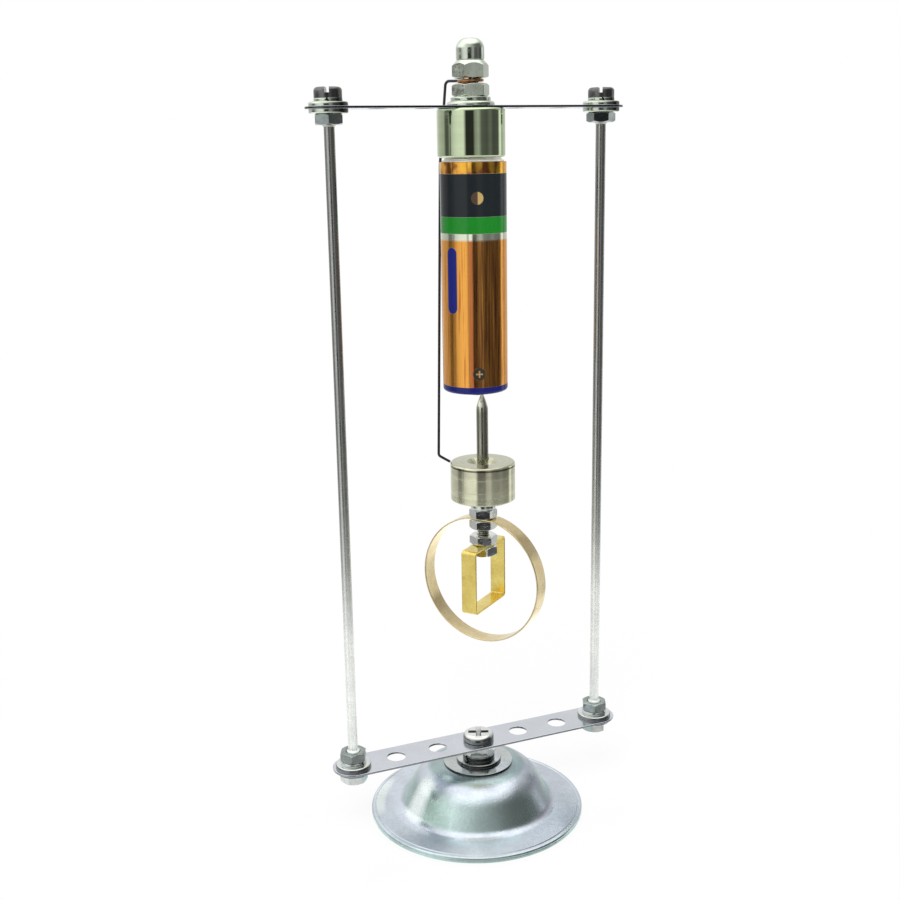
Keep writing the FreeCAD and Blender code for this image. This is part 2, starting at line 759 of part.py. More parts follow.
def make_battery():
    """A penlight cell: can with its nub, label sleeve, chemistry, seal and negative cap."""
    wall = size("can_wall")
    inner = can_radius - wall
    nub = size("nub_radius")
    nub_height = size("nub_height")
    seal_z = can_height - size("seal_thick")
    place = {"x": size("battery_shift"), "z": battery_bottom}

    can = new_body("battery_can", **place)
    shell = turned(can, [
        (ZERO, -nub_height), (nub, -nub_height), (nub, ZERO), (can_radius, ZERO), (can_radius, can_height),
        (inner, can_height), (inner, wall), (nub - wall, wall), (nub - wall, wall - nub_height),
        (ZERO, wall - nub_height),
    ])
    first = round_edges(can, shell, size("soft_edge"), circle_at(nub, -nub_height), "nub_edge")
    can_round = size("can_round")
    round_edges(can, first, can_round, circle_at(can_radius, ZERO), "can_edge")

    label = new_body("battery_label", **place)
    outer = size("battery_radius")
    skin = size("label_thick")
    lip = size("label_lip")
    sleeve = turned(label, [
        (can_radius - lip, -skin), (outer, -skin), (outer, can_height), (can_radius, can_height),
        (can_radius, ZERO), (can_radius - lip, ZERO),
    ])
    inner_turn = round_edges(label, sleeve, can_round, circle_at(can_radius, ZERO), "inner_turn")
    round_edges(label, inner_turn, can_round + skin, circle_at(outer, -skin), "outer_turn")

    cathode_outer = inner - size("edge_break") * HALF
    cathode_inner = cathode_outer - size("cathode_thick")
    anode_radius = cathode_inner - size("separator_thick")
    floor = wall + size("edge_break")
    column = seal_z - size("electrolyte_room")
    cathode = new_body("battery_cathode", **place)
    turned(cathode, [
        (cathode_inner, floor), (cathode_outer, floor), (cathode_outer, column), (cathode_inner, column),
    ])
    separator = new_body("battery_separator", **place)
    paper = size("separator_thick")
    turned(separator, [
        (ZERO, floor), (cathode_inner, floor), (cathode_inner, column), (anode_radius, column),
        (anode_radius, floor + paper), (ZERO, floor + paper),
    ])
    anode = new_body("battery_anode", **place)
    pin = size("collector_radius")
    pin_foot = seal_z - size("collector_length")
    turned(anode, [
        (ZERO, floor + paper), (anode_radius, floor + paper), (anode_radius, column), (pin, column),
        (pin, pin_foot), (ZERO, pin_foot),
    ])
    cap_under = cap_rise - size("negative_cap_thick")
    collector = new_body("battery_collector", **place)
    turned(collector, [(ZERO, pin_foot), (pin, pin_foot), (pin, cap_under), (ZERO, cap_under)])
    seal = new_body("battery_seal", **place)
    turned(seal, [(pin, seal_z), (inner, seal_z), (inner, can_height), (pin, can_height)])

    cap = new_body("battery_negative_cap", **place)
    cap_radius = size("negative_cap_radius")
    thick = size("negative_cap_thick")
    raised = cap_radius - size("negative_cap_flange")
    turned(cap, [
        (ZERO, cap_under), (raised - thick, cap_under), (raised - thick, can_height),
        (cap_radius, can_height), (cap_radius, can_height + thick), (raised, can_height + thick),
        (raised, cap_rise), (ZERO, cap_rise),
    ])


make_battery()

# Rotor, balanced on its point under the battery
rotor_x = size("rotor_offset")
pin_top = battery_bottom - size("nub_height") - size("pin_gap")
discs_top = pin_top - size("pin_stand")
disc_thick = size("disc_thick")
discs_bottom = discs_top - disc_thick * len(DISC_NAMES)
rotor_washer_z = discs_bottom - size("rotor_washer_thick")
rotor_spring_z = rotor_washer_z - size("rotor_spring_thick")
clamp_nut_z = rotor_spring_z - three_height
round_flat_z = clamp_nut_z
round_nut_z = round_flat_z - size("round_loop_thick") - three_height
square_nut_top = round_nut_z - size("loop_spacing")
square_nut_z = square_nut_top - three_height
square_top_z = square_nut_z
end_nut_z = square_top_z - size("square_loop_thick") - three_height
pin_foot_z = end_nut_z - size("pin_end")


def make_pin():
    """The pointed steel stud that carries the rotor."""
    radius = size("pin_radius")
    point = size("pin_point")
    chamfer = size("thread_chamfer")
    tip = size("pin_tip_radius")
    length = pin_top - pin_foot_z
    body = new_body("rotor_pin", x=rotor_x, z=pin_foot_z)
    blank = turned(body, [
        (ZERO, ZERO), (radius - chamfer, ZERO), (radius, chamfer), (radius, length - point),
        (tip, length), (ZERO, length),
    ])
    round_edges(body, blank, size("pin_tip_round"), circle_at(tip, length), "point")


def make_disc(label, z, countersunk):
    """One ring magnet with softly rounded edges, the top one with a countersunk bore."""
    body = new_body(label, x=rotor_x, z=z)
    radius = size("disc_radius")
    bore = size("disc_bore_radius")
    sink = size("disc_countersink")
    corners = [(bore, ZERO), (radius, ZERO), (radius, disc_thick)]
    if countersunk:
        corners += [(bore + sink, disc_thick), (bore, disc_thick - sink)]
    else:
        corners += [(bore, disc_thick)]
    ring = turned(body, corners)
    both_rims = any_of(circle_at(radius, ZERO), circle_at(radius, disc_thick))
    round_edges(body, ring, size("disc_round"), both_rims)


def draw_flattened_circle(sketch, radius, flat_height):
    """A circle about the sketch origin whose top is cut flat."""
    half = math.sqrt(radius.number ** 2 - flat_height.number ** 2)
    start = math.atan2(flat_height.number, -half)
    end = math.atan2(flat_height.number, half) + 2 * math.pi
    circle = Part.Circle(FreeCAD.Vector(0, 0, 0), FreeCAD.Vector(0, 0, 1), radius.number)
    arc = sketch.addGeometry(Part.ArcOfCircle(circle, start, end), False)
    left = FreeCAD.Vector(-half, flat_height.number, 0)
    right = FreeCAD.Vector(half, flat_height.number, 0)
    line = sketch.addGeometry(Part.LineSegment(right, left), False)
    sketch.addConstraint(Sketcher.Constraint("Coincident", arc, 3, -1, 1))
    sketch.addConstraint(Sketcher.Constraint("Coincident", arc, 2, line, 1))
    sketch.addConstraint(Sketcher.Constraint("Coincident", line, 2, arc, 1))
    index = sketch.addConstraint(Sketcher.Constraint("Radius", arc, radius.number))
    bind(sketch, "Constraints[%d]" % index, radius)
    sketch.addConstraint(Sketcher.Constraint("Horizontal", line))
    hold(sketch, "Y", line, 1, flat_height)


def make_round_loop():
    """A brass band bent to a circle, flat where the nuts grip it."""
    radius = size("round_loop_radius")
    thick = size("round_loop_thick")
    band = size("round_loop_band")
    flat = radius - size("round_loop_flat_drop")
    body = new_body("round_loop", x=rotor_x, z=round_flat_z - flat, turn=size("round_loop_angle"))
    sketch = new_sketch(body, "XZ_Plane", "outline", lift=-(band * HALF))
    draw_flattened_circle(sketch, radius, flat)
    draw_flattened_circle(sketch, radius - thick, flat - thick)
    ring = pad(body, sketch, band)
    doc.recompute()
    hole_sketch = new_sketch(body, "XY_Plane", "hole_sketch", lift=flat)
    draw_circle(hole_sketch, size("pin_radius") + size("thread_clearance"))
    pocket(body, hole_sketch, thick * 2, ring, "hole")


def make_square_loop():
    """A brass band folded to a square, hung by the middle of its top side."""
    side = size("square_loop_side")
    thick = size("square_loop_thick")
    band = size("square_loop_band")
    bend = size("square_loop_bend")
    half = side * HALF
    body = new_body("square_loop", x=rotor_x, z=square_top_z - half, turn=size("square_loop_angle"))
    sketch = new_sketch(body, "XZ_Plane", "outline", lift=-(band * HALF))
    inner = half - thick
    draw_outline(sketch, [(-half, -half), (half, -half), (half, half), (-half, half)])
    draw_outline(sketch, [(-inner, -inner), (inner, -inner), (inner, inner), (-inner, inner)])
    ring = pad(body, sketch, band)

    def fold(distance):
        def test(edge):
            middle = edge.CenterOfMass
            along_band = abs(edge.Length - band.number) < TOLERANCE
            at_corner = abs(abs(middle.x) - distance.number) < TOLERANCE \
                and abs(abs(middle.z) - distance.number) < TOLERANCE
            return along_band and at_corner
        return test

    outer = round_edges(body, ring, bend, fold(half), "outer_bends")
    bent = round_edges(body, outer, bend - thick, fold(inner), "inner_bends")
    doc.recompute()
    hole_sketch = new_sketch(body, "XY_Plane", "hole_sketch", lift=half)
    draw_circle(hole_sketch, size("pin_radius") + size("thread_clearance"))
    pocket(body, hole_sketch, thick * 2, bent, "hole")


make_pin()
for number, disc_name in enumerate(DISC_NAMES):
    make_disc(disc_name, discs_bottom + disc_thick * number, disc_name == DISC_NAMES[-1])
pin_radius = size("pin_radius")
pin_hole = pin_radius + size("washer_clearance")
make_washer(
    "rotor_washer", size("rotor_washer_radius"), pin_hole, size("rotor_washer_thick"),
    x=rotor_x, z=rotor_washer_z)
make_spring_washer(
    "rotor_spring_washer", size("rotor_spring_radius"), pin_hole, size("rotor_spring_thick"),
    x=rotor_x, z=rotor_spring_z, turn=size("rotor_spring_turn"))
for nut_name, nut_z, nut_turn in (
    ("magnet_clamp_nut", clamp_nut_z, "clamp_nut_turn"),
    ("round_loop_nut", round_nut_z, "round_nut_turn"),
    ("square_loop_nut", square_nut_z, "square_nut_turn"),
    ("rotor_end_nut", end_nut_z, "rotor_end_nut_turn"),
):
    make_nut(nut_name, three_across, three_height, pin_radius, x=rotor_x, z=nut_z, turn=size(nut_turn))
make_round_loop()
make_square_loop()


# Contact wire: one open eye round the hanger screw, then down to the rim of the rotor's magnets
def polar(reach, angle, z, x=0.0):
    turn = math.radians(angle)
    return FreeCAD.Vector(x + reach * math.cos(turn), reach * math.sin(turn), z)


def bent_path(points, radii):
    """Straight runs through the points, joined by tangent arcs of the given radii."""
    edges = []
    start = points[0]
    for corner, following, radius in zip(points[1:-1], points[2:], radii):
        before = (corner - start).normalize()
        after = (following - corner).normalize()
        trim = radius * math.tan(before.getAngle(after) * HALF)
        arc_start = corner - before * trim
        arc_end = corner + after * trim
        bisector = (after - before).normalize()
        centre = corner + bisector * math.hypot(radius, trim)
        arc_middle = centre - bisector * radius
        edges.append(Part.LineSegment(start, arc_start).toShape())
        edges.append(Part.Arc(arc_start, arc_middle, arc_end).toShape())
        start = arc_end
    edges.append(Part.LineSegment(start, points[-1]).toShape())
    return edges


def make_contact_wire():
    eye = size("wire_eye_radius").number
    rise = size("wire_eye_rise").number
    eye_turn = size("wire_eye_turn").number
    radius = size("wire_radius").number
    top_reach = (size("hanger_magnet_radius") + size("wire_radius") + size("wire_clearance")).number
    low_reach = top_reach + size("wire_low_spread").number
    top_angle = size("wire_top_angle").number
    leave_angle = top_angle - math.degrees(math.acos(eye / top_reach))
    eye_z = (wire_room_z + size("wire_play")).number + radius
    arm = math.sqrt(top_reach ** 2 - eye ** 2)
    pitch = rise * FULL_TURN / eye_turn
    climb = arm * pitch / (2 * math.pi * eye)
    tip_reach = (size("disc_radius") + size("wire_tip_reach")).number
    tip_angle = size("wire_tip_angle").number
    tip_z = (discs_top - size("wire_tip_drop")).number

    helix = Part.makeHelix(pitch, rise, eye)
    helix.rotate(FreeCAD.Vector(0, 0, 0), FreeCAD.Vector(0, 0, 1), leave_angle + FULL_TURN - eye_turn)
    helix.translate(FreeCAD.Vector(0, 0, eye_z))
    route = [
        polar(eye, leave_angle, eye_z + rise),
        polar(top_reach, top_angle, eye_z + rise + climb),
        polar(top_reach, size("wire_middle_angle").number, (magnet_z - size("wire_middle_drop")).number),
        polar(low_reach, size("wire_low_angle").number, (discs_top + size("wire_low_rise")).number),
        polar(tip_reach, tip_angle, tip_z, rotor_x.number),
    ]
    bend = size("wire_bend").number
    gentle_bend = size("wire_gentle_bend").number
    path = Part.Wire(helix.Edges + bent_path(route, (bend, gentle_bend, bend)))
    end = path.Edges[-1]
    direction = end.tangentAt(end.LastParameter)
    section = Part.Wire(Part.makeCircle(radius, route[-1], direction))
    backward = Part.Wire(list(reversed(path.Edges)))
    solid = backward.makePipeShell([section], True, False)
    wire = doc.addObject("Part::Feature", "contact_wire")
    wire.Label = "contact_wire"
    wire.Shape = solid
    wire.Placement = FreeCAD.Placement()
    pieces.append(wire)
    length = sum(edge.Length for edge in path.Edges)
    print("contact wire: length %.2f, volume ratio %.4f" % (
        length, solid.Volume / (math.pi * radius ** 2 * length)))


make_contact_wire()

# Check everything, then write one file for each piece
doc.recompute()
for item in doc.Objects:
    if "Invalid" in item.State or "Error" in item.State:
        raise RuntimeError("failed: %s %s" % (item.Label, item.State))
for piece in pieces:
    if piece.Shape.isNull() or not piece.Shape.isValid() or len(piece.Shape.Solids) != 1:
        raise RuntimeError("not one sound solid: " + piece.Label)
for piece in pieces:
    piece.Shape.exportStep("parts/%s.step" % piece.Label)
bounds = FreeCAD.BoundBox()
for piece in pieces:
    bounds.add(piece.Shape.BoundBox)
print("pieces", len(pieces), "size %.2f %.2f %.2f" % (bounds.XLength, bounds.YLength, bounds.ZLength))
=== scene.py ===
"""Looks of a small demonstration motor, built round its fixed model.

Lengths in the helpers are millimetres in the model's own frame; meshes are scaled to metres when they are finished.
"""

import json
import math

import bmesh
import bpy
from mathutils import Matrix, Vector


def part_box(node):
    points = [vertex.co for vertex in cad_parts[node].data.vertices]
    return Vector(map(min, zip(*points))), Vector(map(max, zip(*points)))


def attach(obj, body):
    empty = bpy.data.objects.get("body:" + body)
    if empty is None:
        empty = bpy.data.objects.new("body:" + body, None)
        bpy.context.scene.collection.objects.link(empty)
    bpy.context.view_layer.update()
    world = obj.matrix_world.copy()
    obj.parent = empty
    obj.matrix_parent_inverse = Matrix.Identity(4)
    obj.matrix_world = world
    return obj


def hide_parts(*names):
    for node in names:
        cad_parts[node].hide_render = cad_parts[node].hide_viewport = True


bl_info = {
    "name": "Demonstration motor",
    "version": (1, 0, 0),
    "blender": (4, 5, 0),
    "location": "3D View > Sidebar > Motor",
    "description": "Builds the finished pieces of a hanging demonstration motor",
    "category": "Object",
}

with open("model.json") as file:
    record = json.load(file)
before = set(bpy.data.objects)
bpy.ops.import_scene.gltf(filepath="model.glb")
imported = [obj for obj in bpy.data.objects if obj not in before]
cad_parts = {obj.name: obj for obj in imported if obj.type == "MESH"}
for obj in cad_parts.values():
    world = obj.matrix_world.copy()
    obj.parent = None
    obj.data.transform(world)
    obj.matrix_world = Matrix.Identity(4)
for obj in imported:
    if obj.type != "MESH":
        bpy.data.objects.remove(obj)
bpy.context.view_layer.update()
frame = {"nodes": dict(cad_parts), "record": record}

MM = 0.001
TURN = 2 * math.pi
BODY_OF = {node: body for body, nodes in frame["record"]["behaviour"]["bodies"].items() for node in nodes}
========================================
PROBLEM REQUIREMENTS:
Leave out every line before the one containing "bpy.data.objects.remove(obj)"; set down that line and all remaining lines of the material exactly.

COMPLETE RESPONSE:
        bpy.data.objects.remove(obj)
bpy.context.view_layer.update()
frame = {"nodes": dict(cad_parts), "record": record}

MM = 0.001
TURN = 2 * math.pi
BODY_OF = {node: body for body, nodes in frame["record"]["behaviour"]["bodies"].items() for node in nodes}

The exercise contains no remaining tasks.